Vacancy rates are falling again in the rental market after more than a year of oversupply, which should help landlords push up rents. This should benefit stocks such as Equity Residential and AvalonBay Communities. Meanwhile, building stocks are losing some of the advantages they have enjoyed…
Based on sales through May, the U.S. is on track to sell 4.03 million homes in 2025, fewer than last year’s tally, which was the lowest since 1995.
The sharpest slowdown is happening among properties that cost less than $500,000, NAR data shows. That is the price range that usually attracts first-time buyers…
The flip side of sluggish demand from first-time home buyers is a rapidly swelling population of tenants.
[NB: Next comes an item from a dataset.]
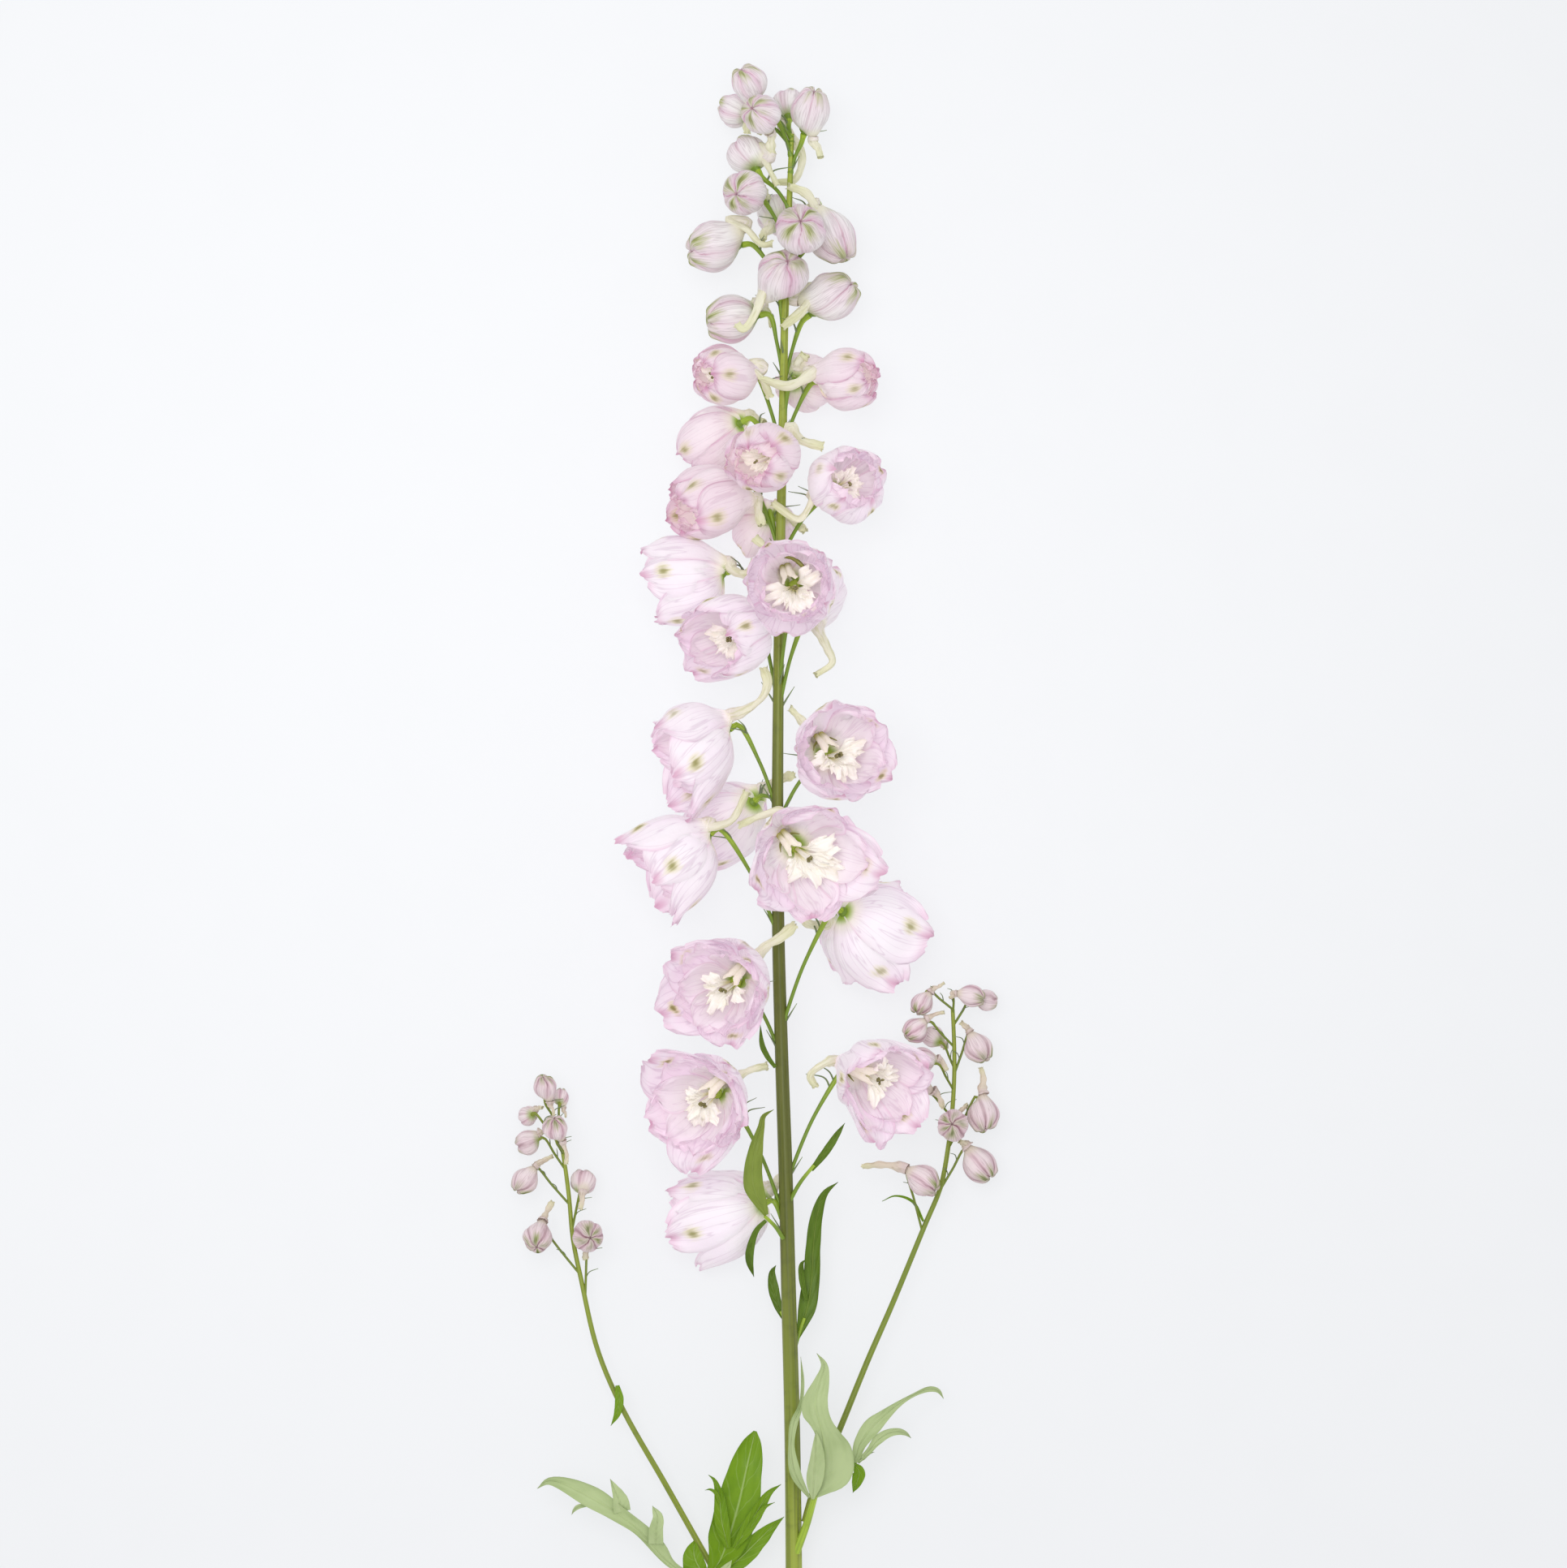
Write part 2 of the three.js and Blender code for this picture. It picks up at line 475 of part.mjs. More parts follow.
// The five sepals on their receptacle, as one closed surface. The receptacle is a small double cone with five
// corners, and each sepal widens from the edge between two corners and ends in a point.
function calyx(frame, opening) {
  const columns = opening < NARROW_MOUTH ? 2 : 3;
  const positions = [];
  const faces = [];
  // Points go in pairs, the one outside the bowl and, a blade's thickness away, the one inside it.
  const addPair = (point, normal) => {
    for (const half of [0.5, -0.5])
      positions.push(...point.clone().addScaledVector(normal, half * BLADE_THICKNESS));
    return positions.length / 6 - 1;
  };
  const bothSides = (a, b, c) => faces.push(2 * a, 2 * b, 2 * c, 2 * a + 1, 2 * c + 1, 2 * b + 1);
  const edge = (a, b) => faces.push(2 * b, 2 * a, 2 * a + 1, 2 * b, 2 * a + 1, 2 * b + 1);
  const fifth = (2 * Math.PI) / SEPALS;
  const backward = frame.forward.clone().negate();
  const corners = [];
  for (let i = 0; i < SEPALS; i++)
    corners.push(addPair(around(frame, (i - 0.5) * fifth, CLAW_RADIUS, 0), backward));
  for (let i = 0; i < SEPALS; i++) {
    const surface = sepalSurface(frame, opening, i * fifth);
    const rows = SEPAL_ROWS.map((v) => {
      const row = [];
      for (let k = 0; k <= columns; k++) row.push(addPair(...onSurface(surface, (2 * k) / columns - 1, v)));
      return row;
    });
    const tip = addPair(...onSurface(surface, 0, 1));
    const [left, right] = [corners[i], corners[(i + 1) % SEPALS]];
    const middle = Math.ceil(columns / 2);
    bothSides(left, right, rows[0][middle]);
    for (let k = 0; k < columns; k++) {
      bothSides(k < middle ? left : right, rows[0][k + 1], rows[0][k]);
      bothSides(rows.at(-1)[k], rows.at(-1)[k + 1], tip);
      for (let j = 1; j < rows.length; j++) {
        bothSides(rows[j - 1][k], rows[j - 1][k + 1], rows[j][k + 1]);
        bothSides(rows[j - 1][k], rows[j][k + 1], rows[j][k]);
      }
    }
    const rightSide = [right, ...rows.map((row) => row.at(-1)), tip];
    const leftSide = [tip, ...rows.map((row) => row[0]).reverse(), left];
    for (const side of [rightSide, leftSide]) side.slice(1).forEach((point, j) => edge(side[j], point));
  }
  positions.push(...around(frame, 0, 0, -RECEPTACLE_DEPTH), ...around(frame, 0, 0, RECEPTACLE_RISE));
  const inside = positions.length / 3 - 1;
  corners.forEach((left, i) => {
    const right = corners[(i + 1) % SEPALS];
    faces.push(2 * right, 2 * left, inside - 1, 2 * left + 1, 2 * right + 1, inside);
  });
  const geometry = new THREE.BufferGeometry().setIndex(faces);
  geometry.setAttribute("position", new THREE.Float32BufferAttribute(positions, 3));
  return solidOf(geometry);
}

// The bee: the white inner petals in the middle of an open flower, one ragged cup cut into five.
function bee(frame) {
  const outer = [
    [0, 0],
    [BEE_FOOT_RADIUS, BEE_WALL],
    [BEE_WAIST_RADIUS, 0.5 * BEE_LENGTH],
    [BEE_RIM_RADIUS, BEE_LENGTH],
  ];
  const inner = outer.map(([radius, along]) => [Math.max(0, radius - BEE_WALL), along + BEE_WALL]).reverse();
  const profile = [...outer, ...inner].map(([radius, along]) => new THREE.Vector2(radius, along));
  const geometry = new THREE.LatheGeometry(profile, 2 * BEE_PETALS);
  const position = geometry.getAttribute("position");
  for (let i = 0; i < position.count; i++) {
    const turn = Math.atan2(position.getX(i), position.getZ(i));
    const radius = Math.hypot(position.getX(i), position.getZ(i));
    const notch = 1 - (BEE_NOTCH * position.getY(i) * (1 - Math.cos(BEE_PETALS * turn))) / BEE_LENGTH;
    const point = around(frame, turn, radius, BEE_BASE + position.getY(i) * notch);
    position.setXYZ(i, point.x, point.y, point.z);
  }
  return solidOf(geometry);
}

// ---------------------------------------------------------------- stems

// The flower's stalk: up from the stem, then over to the back of the receptacle.
function pedicel(frame, foot) {
  const end = around(frame, 0, 0, -RECEPTACLE_DEPTH - NODE_GAP);
  const bend = end.clone().addScaledVector(frame.forward, -PEDICEL_BEND);
  const rise = mix(foot, bend, 0.45);
  rise.y += 0.1 * foot.distanceTo(bend);
  return stalk([foot, rise, bend, end], () => PEDICEL_RADIUS, PEDICEL_SIDES, PEDICEL_RINGS);
}

// The small narrow leaf at the foot of a flower's stalk.
function bract(foot, towards) {
  const out = towards.clone().sub(foot);
  out.y = 0;
  out.normalize();
  const middle = foot.clone().addScaledVector(out, 0.34 * BRACT_LENGTH);
  middle.y += 0.5 * BRACT_LENGTH;
  const tip = foot.clone().addScaledVector(out, 0.55 * BRACT_LENGTH);
  tip.y += BRACT_LENGTH;
  return stalk([foot, middle, tip], taper(BRACT_ROOT_RADIUS, BRACT_TIP_RADIUS), 3, 2);
}

const stemLine = new THREE.CatmullRomCurve3(STEM_LINE.map(vector), false, "centripetal");
const stemRadius = (along) => {
  const thick = (1 - along) ** STEM_TAPER;
  return STEM_TIP_RADIUS + (STEM_BUTT_RADIUS - STEM_TIP_RADIUS) * thick;
};

// The point of the stem's centre line at a distance y along the spike, found by halving.
function stemAt(y) {
  let [low, high] = [0, 1];
  for (let i = 0; i < 24; i++) {
    const middle = (low + high) / 2;
    if (stemLine.getPointAt(middle).y < y) low = middle;
    else high = middle;
  }
  return stemLine.getPointAt(low);
}

// The main stem, grown as one with the flowers' stalks and the bracts at their feet.
function mainStem(florets) {
  const solids = [stalk(STEM_LINE.map(vector), stemRadius, STEM_SIDES, STEM_RINGS)];
  for (const { frame, foot, opening } of florets) {
    const start = stemAt(foot);
    solids.push(pedicel(frame, start));
    if (opening > 0.5) solids.push(bract(start, frame.root));
  }
  return joined(solids);
}

// A side spray: its stalk, grown as one with its buds and bracts.
function spray({ line, bracts, buds }) {
  const centre = new THREE.CatmullRomCurve3(line.map(vector), false, "centripetal");
  const main = stalk(line.map(vector), taper(SPRAY_ROOT_RADIUS, SPRAY_TIP_RADIUS), 4, 11);
  const solids = [main, ...bracts.map(lobe)];
  for (const [at, facing, length, width, foot, spurEnd] of buds) {
    const frame = frameOf([at, facing, length, width, spurEnd]);
    const start = centre.getPointAt(foot);
    const end = around(frame, 0, 0, SPRAY_PEDICEL_END);
    const bend = around(frame, 0, 0, -SPRAY_PEDICEL_BEND);
    const path = [start, mix(start, bend, 0.5), bend, end];
    solids.push(stalk(path, () => SPRAY_PEDICEL_RADIUS, PEDICEL_SIDES, PEDICEL_RINGS));
    solids.push(bud(frame, SEPALS, 4), spur(frame, SPRAY_SPUR_SIZE, 3, 2));
  }
  return joined(solids);
}

// ---------------------------------------------------------------- leaves

// A lobe: a blade on a curved rib, widest part way along and drawn out to a point, with its margins lifted.
function lobe([base, lower, upper, tip, halfWidth, widest, fold]) {
  const rib = new THREE.CatmullRomCurve3([base, lower, upper, tip].map(vector), false, "centripetal");
  const surface = (u, v) => {
    const share = THREE.MathUtils.clamp(v, 0, 1);
    const tangent = rib.getTangentAt(share);
    const across = tangent.clone().cross(new THREE.Vector3(0, 0, 1)).normalize();
    const normal = across.clone().cross(tangent).normalize();
    const rising = share < widest ? share / widest : (1 - share) / (1 - widest);
    const width = halfWidth * Math.sin((Math.PI / 2) * rising) ** 0.8;
    const point = rib.getPointAt(share).addScaledVector(tangent, (v - share) * 10);
    return point.addScaledVector(across, u * width).addScaledVector(normal, fold * u * u);
  };
  const rows = halfWidth > 5 ? [0, 0.2, 0.4, 0.6, 0.8, 1] : [0, 0.25, 0.5, 0.8, 1];
  return blade(2, rows, surface, LEAF_THICKNESS);
}

// A leaf: its stalk, and its lobes from the knot at the end of it.
function leaf({ stalk: line, lobes }) {
  const foot = stalk(line.map(vector), taper(LEAF_STALK_RADIUS, LEAF_STALK_TIP_RADIUS), 4, 4);
  const hub = new THREE.SphereGeometry(LEAF_HUB_RADIUS, 4, 2).translate(...line.at(-1));
  return joined([foot, solidOf(hub), ...lobes.map(lobe)]);
}

// ---------------------------------------------------------------- the spike

const florets = FLORETS.map(([name, centre, facing, length, width, opening, foot, spurEnd]) => ({
  name,
  opening,
  foot,
  frame: frameOf([centre, facing, length, width, spurEnd]),
}));

const spike = new THREE.Group();
spike.add(pieceOf("main_stem", mainStem(florets), STEM_GREEN));
for (const { name, opening, frame } of florets) {
  if (opening === 0) {
    const shut = joined([bud(frame, 2 * SEPALS, 4), spur(frame, BUD_SPUR_SIZE, 4, 3)]);
    spike.add(pieceOf(name, shut, BUD_PINK));
  } else {
    spike.add(pieceOf(name, calyx(frame, opening).add(spur(frame, 1, 4, 3)), SEPAL_PINK));
  }
  if (WITH_BEE.includes(name)) spike.add(pieceOf(name.replace("bloom", "bee"), bee(frame), BEE_WHITE));
}
for (const one of SPRAYS) spike.add(pieceOf(one.name, spray(one), SPRAY_GREEN));
for (const one of LEAVES) spike.add(pieceOf(one.name, leaf(one), LEAF_GREEN));

export default spike;
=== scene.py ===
"""A cut delphinium spike with pale pink flowers, lying on a pale surface.

The tables below are in millimetres, in the frame of the solids: +Y along the stem to its tip, +Z up from the
surface. Every piece is built in millimetres and scaled to metres as it is finished.
"""

import math
import random

import bmesh
import bpy
from mathutils import Matrix, Vector, noise


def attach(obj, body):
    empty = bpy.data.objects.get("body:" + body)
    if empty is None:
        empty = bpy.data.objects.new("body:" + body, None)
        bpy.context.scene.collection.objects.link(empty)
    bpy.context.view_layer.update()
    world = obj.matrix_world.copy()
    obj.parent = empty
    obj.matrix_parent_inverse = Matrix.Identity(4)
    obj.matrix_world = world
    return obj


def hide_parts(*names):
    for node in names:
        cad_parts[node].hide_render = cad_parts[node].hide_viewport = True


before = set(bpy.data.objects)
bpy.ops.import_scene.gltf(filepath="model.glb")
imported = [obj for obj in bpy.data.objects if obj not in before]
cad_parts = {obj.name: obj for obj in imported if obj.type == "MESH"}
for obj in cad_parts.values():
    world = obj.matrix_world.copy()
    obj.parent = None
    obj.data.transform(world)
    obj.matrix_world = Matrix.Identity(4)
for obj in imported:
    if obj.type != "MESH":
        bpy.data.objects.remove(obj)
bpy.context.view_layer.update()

MM = 0.001

# ---------------------------------------------------------------- camera

VIEW_POINT = (11.4, 76.2, 30)  # the middle of the picture, at the height of the stem
VIEW_DISTANCE = 3500
VIEW_HEIGHT = 618.2  # how much of the plane through the view point the picture takes in
VIEW_LIMIT = 50  # metres
SENSOR = 36

camera_data = bpy.data.cameras.new("camera")
camera_data.sensor_width = SENSOR
camera_data.lens = SENSOR * VIEW_DISTANCE / VIEW_HEIGHT
camera_data.clip_end = VIEW_LIMIT
camera = bpy.data.objects.new("camera", camera_data)
camera.location = (Vector(VIEW_POINT) + Vector((0, 0, VIEW_DISTANCE))) * MM
bpy.context.scene.collection.objects.link(camera)
bpy.context.scene.camera = camera

# ---------------------------------------------------------------- the plant's tables

STEM_LINE = [
    (15.7, -360, 3.5), (15.7, -330, 3.5), (15.7, -300, 5), (15.4, -233, 12), (14.7, -175, 18.5),
    (13.4, -127, 23), (12.2, -79, 26), (10.6, -31, 28), (9.3, 17, 29), (9, 65, 29), (9.3, 113, 29),
    (9.9, 161, 28.5), (10.6, 193, 28), (11.2, 225, 27), (11.8, 257, 26), (13.1, 289, 25), (14.2, 321, 24),
    (14.7, 333, 24),
]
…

In a bullish sign for landlords, the number of renter households in the U.S. has reached a record 46 million. …
At today’s prices, buyers would need to earn $127,000 to afford the monthly mortgage repayments on a median-priced home, up from $79,000 in 2021, according to Harvard’s Joint Center for Housing Studies. Only 6 million of the country’s 46 million renters clear this hurdle. … [end quote]
The charts tell the story.
Student loan delinquencies are now being reported (after the Covid hiatus ended), dropping credit scores and disqualifying borrowers.
At some point the cycle may turn – mortgage rates and home prices may fall – but that would take a recession.